_Objective_.
In the entries below, find the line containing "body = bonded_body()" and the line containing "obj.data.transform(world)". Copy those two lines and everything between them exactly, and only that.

_Task inputs_.
* * *
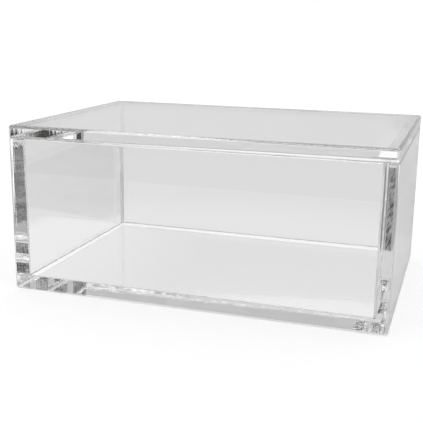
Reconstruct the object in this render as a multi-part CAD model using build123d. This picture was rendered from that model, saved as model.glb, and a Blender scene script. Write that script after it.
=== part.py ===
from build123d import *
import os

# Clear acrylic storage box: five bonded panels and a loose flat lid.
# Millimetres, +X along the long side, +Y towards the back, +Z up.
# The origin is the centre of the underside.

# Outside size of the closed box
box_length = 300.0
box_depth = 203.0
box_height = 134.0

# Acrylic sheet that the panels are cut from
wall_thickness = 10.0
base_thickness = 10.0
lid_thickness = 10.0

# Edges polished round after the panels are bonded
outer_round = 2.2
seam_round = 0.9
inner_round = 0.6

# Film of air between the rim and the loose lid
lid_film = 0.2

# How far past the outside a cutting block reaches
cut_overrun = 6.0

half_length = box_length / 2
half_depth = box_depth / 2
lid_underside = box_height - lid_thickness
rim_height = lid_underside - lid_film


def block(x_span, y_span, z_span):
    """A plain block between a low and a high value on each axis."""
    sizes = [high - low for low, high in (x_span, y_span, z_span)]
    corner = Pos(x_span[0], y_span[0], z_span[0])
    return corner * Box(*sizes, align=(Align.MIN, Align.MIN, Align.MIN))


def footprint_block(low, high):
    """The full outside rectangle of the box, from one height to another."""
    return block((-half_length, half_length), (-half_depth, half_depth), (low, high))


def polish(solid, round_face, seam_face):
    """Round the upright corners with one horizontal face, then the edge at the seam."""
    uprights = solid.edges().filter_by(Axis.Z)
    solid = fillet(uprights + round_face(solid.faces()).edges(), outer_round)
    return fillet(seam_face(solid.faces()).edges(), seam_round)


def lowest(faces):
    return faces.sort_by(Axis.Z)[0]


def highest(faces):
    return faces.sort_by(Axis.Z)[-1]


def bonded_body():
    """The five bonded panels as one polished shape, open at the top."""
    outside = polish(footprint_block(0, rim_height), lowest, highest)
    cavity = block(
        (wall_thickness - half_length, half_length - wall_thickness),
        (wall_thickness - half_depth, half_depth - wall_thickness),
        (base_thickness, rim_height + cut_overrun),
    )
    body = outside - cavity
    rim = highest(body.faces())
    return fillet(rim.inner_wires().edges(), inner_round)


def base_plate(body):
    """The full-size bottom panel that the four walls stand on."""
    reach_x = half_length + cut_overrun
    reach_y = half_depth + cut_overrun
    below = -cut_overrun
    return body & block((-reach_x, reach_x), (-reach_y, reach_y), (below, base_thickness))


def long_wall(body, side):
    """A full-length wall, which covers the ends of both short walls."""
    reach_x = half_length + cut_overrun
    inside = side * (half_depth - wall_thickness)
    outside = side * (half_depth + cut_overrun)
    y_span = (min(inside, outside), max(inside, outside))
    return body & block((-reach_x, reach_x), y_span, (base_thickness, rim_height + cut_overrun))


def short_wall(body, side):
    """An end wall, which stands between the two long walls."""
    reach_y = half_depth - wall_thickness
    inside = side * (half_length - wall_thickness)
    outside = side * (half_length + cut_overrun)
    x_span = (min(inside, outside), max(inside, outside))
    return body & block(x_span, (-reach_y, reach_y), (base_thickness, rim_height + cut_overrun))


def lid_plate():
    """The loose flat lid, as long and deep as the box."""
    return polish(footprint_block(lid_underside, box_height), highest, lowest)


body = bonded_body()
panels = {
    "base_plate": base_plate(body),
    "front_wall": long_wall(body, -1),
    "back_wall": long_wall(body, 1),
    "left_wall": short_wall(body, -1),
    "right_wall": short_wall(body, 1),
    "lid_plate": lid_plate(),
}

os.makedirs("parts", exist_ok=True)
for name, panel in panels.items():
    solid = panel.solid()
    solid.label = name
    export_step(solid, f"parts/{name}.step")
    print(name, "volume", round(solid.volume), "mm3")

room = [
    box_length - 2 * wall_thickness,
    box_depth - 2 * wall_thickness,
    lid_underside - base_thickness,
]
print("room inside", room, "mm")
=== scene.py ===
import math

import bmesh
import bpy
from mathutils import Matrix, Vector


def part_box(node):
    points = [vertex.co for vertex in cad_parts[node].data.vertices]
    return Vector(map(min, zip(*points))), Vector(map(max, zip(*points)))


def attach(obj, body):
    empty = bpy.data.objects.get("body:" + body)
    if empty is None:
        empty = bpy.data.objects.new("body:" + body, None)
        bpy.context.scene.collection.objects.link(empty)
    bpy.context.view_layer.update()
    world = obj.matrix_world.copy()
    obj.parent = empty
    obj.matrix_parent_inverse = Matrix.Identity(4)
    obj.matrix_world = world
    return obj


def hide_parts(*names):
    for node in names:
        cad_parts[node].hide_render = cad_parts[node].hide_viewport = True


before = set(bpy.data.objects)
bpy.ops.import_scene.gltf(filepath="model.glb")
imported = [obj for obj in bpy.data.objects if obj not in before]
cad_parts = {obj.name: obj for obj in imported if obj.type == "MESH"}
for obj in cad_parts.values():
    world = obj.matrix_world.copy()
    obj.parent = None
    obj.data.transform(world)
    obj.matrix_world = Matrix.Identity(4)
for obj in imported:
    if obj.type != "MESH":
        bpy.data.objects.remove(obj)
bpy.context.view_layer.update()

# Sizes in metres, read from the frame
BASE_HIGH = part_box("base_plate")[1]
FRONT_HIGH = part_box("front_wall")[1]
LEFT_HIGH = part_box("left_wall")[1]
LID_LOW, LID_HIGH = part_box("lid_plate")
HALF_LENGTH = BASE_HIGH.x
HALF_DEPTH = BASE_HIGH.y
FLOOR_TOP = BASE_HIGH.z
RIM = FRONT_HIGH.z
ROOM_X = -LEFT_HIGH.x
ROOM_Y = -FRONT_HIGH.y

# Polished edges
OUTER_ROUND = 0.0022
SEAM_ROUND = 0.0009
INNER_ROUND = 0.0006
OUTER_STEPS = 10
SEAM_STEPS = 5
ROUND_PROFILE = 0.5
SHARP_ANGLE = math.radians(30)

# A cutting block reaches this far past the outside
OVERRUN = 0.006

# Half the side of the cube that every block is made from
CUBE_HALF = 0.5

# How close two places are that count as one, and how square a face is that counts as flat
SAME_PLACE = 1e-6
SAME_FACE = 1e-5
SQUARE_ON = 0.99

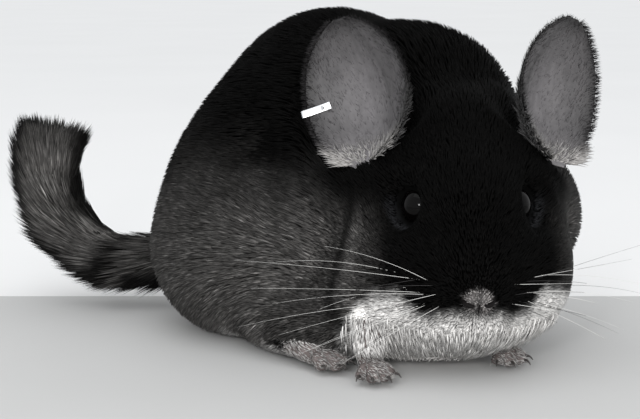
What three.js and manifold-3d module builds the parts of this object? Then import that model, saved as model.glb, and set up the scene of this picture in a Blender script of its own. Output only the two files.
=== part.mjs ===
* * *
_Output_.
body = bonded_body()
panels = {
    "base_plate": base_plate(body),
    "front_wall": long_wall(body, -1),
    "back_wall": long_wall(body, 1),
    "left_wall": short_wall(body, -1),
    "right_wall": short_wall(body, 1),
    "lid_plate": lid_plate(),
}

os.makedirs("parts", exist_ok=True)
for name, panel in panels.items():
    solid = panel.solid()
    solid.label = name
    export_step(solid, f"parts/{name}.step")
    print(name, "volume", round(solid.volume), "mm3")

room = [
    box_length - 2 * wall_thickness,
    box_depth - 2 * wall_thickness,
    lid_underside - base_thickness,
]
print("room inside", room, "mm")
=== scene.py ===
import math

import bmesh
import bpy
from mathutils import Matrix, Vector


def part_box(node):
    points = [vertex.co for vertex in cad_parts[node].data.vertices]
    return Vector(map(min, zip(*points))), Vector(map(max, zip(*points)))


def attach(obj, body):
    empty = bpy.data.objects.get("body:" + body)
    if empty is None:
        empty = bpy.data.objects.new("body:" + body, None)
        bpy.context.scene.collection.objects.link(empty)
    bpy.context.view_layer.update()
    world = obj.matrix_world.copy()
    obj.parent = empty
    obj.matrix_parent_inverse = Matrix.Identity(4)
    obj.matrix_world = world
    return obj


def hide_parts(*names):
    for node in names:
        cad_parts[node].hide_render = cad_parts[node].hide_viewport = True


before = set(bpy.data.objects)
bpy.ops.import_scene.gltf(filepath="model.glb")
imported = [obj for obj in bpy.data.objects if obj not in before]
cad_parts = {obj.name: obj for obj in imported if obj.type == "MESH"}
for obj in cad_parts.values():
    world = obj.matrix_world.copy()
    obj.parent = None
    obj.data.transform(world)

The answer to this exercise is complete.